YOUR TASK.
Gather up all lines that carry the word "else".

INFORMATION PROVIDED.
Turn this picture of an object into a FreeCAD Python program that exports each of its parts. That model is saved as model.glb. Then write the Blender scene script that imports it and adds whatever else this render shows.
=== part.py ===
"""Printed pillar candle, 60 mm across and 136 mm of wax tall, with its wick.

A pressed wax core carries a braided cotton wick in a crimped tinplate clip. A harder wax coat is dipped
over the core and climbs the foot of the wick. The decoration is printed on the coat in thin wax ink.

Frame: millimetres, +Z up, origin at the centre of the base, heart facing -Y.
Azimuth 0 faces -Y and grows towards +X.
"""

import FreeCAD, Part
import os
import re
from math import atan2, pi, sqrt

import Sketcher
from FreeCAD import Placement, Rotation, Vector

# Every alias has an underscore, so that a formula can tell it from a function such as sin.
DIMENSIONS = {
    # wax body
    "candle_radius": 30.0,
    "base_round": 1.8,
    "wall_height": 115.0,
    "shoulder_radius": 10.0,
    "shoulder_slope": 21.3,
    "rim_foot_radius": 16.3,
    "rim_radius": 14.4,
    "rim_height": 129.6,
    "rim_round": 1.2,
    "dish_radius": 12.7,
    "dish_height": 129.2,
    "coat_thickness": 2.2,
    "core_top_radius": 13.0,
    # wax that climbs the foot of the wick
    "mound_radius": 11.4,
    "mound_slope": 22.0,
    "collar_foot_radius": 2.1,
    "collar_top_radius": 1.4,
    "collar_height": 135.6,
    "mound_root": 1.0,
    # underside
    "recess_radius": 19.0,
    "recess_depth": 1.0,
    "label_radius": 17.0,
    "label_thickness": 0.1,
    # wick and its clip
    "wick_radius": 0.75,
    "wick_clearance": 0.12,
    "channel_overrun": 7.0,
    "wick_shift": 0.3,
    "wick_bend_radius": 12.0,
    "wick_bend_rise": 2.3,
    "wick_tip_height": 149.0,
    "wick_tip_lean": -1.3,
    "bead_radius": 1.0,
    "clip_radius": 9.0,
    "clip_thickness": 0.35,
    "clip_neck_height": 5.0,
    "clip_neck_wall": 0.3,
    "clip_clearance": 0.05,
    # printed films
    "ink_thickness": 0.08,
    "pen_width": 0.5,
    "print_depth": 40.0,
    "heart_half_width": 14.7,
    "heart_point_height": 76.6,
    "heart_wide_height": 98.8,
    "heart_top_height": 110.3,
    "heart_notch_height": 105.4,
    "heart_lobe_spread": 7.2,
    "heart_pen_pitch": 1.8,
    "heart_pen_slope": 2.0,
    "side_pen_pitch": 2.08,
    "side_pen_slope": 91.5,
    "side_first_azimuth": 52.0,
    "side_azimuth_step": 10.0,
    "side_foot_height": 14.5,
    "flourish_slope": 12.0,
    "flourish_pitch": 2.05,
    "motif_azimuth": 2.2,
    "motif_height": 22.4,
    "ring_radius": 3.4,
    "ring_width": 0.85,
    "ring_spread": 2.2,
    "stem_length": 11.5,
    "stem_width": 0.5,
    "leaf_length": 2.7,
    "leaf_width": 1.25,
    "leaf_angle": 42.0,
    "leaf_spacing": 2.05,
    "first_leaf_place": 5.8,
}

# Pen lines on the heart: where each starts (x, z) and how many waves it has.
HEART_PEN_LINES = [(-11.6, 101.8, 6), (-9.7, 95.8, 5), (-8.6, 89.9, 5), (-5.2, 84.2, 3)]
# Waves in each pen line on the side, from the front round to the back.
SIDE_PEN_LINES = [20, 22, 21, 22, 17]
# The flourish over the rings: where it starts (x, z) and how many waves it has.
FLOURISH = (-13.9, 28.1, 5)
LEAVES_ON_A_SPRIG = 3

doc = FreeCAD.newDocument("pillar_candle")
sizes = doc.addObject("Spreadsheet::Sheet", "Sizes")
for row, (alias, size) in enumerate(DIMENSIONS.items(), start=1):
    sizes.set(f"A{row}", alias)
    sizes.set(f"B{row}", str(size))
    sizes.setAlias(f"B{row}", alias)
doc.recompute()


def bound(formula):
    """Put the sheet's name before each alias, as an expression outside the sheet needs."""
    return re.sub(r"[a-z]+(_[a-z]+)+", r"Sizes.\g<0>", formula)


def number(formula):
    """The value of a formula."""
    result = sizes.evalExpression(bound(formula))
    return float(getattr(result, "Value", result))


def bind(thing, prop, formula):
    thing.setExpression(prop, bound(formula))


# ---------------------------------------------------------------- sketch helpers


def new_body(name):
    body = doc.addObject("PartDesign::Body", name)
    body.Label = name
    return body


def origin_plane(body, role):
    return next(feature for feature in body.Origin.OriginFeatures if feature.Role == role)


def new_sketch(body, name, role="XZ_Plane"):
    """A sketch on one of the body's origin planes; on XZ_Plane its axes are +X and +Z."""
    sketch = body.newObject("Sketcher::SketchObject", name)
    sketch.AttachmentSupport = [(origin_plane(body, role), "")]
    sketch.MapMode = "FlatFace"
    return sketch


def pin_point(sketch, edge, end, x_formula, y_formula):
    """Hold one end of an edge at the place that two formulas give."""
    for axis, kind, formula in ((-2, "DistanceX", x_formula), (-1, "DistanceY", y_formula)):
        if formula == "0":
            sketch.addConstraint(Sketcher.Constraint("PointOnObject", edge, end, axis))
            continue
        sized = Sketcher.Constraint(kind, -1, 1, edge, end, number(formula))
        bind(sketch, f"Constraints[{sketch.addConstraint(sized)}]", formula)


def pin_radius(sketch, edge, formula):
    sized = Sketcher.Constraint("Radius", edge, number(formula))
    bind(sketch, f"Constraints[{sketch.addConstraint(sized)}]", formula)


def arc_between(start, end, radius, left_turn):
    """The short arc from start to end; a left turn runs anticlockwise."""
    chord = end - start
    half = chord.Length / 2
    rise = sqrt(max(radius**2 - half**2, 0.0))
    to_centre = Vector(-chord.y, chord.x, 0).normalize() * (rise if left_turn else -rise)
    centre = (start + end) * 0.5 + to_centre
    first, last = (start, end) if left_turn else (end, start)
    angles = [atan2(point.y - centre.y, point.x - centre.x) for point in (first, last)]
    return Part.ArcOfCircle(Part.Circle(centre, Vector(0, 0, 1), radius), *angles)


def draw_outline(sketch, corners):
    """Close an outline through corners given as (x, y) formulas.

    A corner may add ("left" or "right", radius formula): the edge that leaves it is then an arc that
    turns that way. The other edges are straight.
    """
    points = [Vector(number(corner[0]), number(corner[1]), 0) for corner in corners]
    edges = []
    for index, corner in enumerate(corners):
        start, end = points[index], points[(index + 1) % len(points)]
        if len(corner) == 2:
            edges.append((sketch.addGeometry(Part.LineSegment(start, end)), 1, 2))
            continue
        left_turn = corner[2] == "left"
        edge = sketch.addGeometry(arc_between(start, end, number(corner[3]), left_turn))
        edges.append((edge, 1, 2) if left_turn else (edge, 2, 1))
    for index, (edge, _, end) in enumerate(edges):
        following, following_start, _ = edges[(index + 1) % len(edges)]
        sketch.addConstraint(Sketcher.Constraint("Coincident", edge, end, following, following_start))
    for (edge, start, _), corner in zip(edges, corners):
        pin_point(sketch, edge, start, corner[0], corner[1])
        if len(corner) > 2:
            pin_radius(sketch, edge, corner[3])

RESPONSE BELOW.
Turn this picture of an object into a FreeCAD Python program that exports each of its parts. That model is saved as model.glb. Then write the Blender scene script that imports it and adds whatever else this render shows.
    to_centre = Vector(-chord.y, chord.x, 0).normalize() * (rise if left_turn else -rise)
    first, last = (start, end) if left_turn else (end, start)
        edges.append((edge, 1, 2) if left_turn else (edge, 2, 1))